◆ Available data
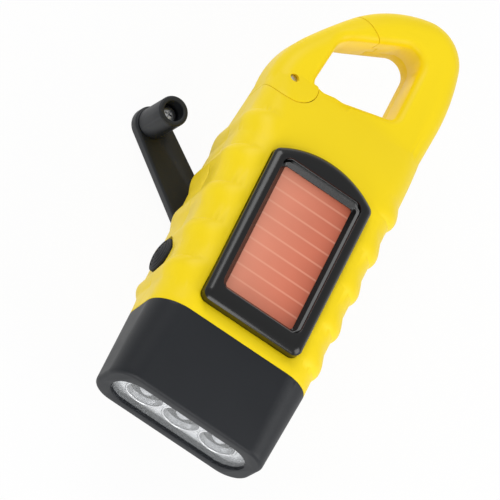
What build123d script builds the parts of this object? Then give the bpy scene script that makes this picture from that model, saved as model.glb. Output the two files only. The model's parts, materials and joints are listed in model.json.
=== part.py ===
"""Hand crank flashlight with a solar panel and a carabiner loop.

Millimetres.  The origin is the centre of the lamp rim's end plane.  +Y runs from the lamp to the
carabiner loop, +Z is the side with the solar panel and +X is to the right of that side.
The crank folds flat behind the case, on the -Z side, with its knob reaching forward beside the case.
"""
import math
import os

from build123d import *

# ---------------------------------------------------------------- driving sizes
# Case, along Y
head_length = 22.0          # black lamp head, rim to seam
hump_start = 37.0           # the back reaches full depth here
hump_end = 73.0             # and leaves it here
loop_root = 99.0            # the tapering case ends inside the loop here
wall = 2.0                  # moulded wall of the case
# Case, across
front_half_width = 24.8     # half width where the side walls would meet the front plane
back_half_width = 20.8
seam_half_front = front_half_width - 0.15      # the same two widths at the seam with the head
seam_half_back = back_half_width + 2.4
rim_half_width = front_half_width - 0.7
rim_half_height = 10.0
rim_radius = 7.0
seam_front = 16.0           # front and back of the case where it meets the head
seam_back = 11.5
case_front = 17.0           # front face that carries the solar panel
case_back = 22.0            # deepest part of the back
rim_draft = 0.3
front_radius = 9.0
back_radius = 10.5
seam_radius = 8.0
cavity_end = 88.0
spigot_length = 4.5
spigot_wall = 1.5
rim_round = 1.2
# Carabiner loop
loop_front = 9.5
loop_back = 5.5
loop_right = front_half_width + 0.4
loop_left = front_half_width - 2.4
loop_top = 135.6
loop_outer_round = 5.0
loop_inner_round = 2.2
hole_bottom = 97.2
hole_right = loop_right - 12.4
hole_left = loop_left - 10.8
hinge_x = 5.5 - loop_left
hinge_y = 97.0
gate_base_radius = 7.3      # knuckle of the gate
gate_reach = 28.2           # hinge to the tip of the gate
gate_gap = 0.2
gate_swing = 20.0
loop_overlap = 11.0         # how far the loop runs down inside the case
loop_lean = 1.1             # its right side leans in by this down there
gate_pin_radius = 1.2
lug_radius = 4.4
lug_bearing = -62.0
lug_z0 = -2.0
lug_z1 = 1.0
latch_depth = 1.5
latch_low = 45.0
latch_high = 64.0
latch_z0 = 0.4
latch_z1 = 3.6
spring_radius = 2.4
spring_wire = 0.25
spring_pitch = 0.95
# Grip ribs
rib_count = 5
rib_first = 31.5
rib_pitch = 11.9
rib_crest = 1.5             # from the middle of a rib to its crest on each side
rib_foot = 4.3              # from the middle to where it meets the case
rib_height = 0.95
rib_sink = 0.35
rib_fade = 0.12             # how far the ribs lie under the front and back faces
rib_corner = 0.5            # how much tighter their corners are than the case's
# Lamp
lamp_width = 41.0
lamp_height = 13.4
lamp_recess = 1.9
lip_thickness = 4.0
head_wall = 2.2
lens_thickness = 1.4
lens_ledge = 0.9
led_pitch = 11.5
cup_mouth_radius = 5.3
cup_throat = 2.7
cup_depth = 5.4
reflector_depth = 6.4
led_radius = 2.5
led_flange_radius = 2.9
led_flange = 1.0
board_thickness = 1.6
# Solar panel
frame_half_width = 15.3
frame_bottom = 25.8
frame_side_top = 72.8
frame_arch = 5.0
frame_height = 4.0
frame_corner = 2.4
frame_round = 1.3
border_width = 1.7
border_step = 0.8
frame_pocket = 1.0
window_half_width = 10.6
window_bottom = 32.3
window_top = 70.6
cell_thickness = 1.2
cell_margin = 1.4
# Crank
crank_y = 55.0
hub_radius = 14.0
hub_gap = 0.4
arm_gap = 3.5               # case back to the face of the arm
arm_thickness = 3.4
arm_reach = 44.0            # hub to knob
arm_angle = 53.7            # from +Y towards -X
arm_root_width = 12.4
arm_tip_width = 9.6
crank_shaft_radius = 3.0
hinge_pin_radius = 1.0
hinge_pin_length = 25.6
bush_radius = 4.4
knob_radius = 4.15
knob_length = 12.7
knob_bore = 2.75
knob_floor = 8.0
knob_screw_radius = 1.25
knob_screw_head = 2.25
# Gear train
drive_module = 0.7
drive_teeth = 32
pinion_teeth = 12
wheel_1_module = 0.6
wheel_1_teeth = 28
wheel_2_module = 0.5
wheel_2_teeth = 24
backlash = 0.14
gear_1_angle = 56.0         # bearing of each wheel from the one before it
gear_2_angle = 158.0
rotor_angle = 226.4
level_a = 2.7               # thickness of each layer of gears
level_b = 2.3
level_c = 2.0
level_gap = 0.4
axle_radius = 1.0
axle_boss = 1.7
plate_half_width = 18.2
plate_bottom = 43.5
plate_head = 81.0
plate_posts = ((-15.4, 46.5), (15.4, 46.5), (-15.0, 78.0), (15.8, 78.0))
plate_thickness = 1.6
plate_clearance = 0.8
# Generator
magnet_radius = 6.5
magnet_height = 6.0
air_gap = 0.6
core_wall = 0.9
generator_radius = 10.2
# Inside the front
charge_board_z = 4.0
charge_board_half_width = 18.0
charge_board_bottom = 43.0
charge_board_top = 78.0
charge_board_posts = ((-15.5, 46.0), (15.5, 46.0), (-15.5, 75.0), (15.5, 75.0))
cell_radius = 7.6
cell_length = 6.0
battery_y = 33.6
battery_z = 4.5
holder_wall = 1.2
contact_thickness = 0.4
# Side switch
switch_y = 40.0
switch_z = -3.9
button_radius = 4.9
button_travel = 1.2
button_proud = 2.6
button_dome = 1.2
stem_radius = 3.0
switch_size = 6.0
switch_depth = 3.8
# Fits
running = 0.05              # radial clearance of a shaft in its hole
seat = 0.1                  # clearance of a piece set in a pocket
# Fasteners
screw_radius = 1.0
screw_head_radius = 2.3
screw_head_height = 1.5
screw_reach = 8.0           # how far the case screws reach into the front shell
screw_seat = -8.0
small_screw = 0.8
small_head = 1.6
boss_radius = 3.4
post_radius = 2.2
case_screw_spots = ((17.0, 30.5), (-17.0, 30.5), (15.5, 86.0), (-15.0, 86.0))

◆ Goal
Every line that holds the string "this" should be returned.

◆ Written answer
What build123d script builds the parts of this object? Then give the bpy scene script that makes this picture from that model, saved as model.glb. Output the two files only. The model's parts, materials and joints are listed in model.json.
loop_lean = 1.1             # its right side leans in by this down there